現在、空き家を流通させる上において1つのネックとなっているのが所有者の特定です。


基本的に空き家が発生する要因として、高齢者等の介護施設入居、サラリーマンの転勤、所有者の死亡などにより物件の所有者が変わります。


しかしながら不動産登記は任意であり、登記後に所有者が転居した場合も住所変更の通知義務が無いため、不動産登記では所有者が特定できない場合があります。よって、空き家の所有者が不明という事態も発生します。

 
そこで、所有者を知るひとつの方法として「固定資産税」があります。
土地や家屋を所有している人に納税の義務がありますので、空き家でも固定資産税の支払いを行っている方が所有者となります。


現在では空き家対策特別措置法により、空家等の所有者等を把握するために市町村長は固定資産税情報の内部利用等が可能となりました。

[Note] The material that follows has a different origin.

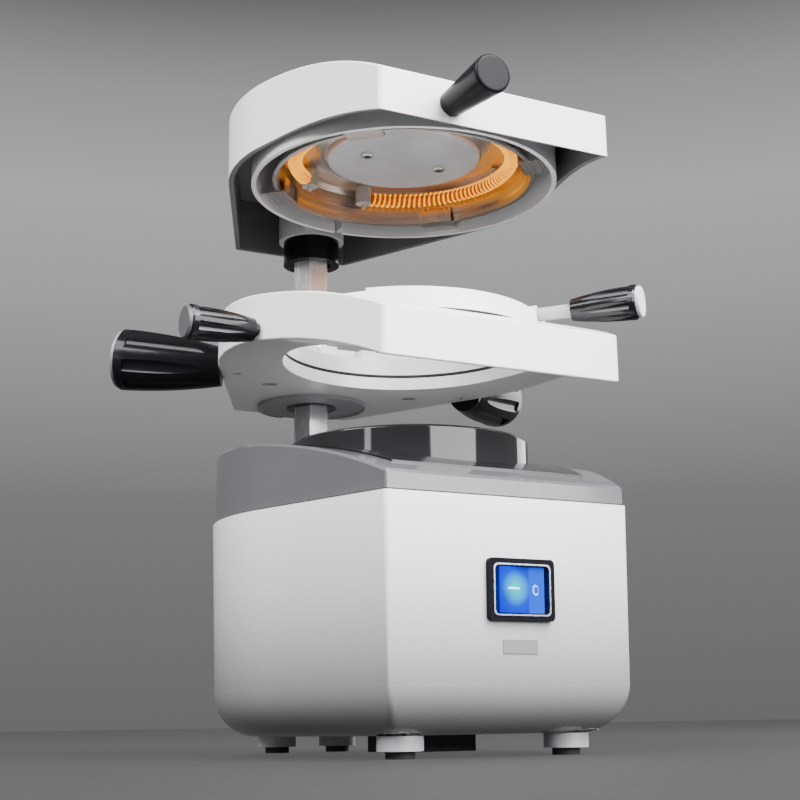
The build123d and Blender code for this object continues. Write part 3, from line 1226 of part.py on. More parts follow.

そこで、全国宅地建物取引業協会連合会は国土交通大臣宛てに「空き家所有者情報の開示への提言書」を提出すると報告しました。


空き家所有者に係る固定資産税情報を市町村長だけでなく、宅建業者に開示できる仕組みを求める提言書で、住宅ストック(空き家)における円滑な流通を目的としています。個人情報保護の観点から、国が民間業者に対して個人の情報を開示するというのは非常にハードルが高いかもしれません。

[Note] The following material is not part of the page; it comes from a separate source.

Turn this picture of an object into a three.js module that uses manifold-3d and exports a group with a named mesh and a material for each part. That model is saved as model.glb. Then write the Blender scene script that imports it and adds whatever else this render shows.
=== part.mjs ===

仮にこの提言書が採用され、固定資産情報の開示が可能となれば、「コンパクトシティー」を取り組むにあたって、都市部に人口を集約するという意味では、都市部に点在する空き家については流動性が高まりますが、空き家が多い過疎部では現状とあまり変わらないでしょう。そういった意味では、固定資産税情報の開示だけではなく、過疎部についての空き家に対しても対策を講じる必要があるでしょう。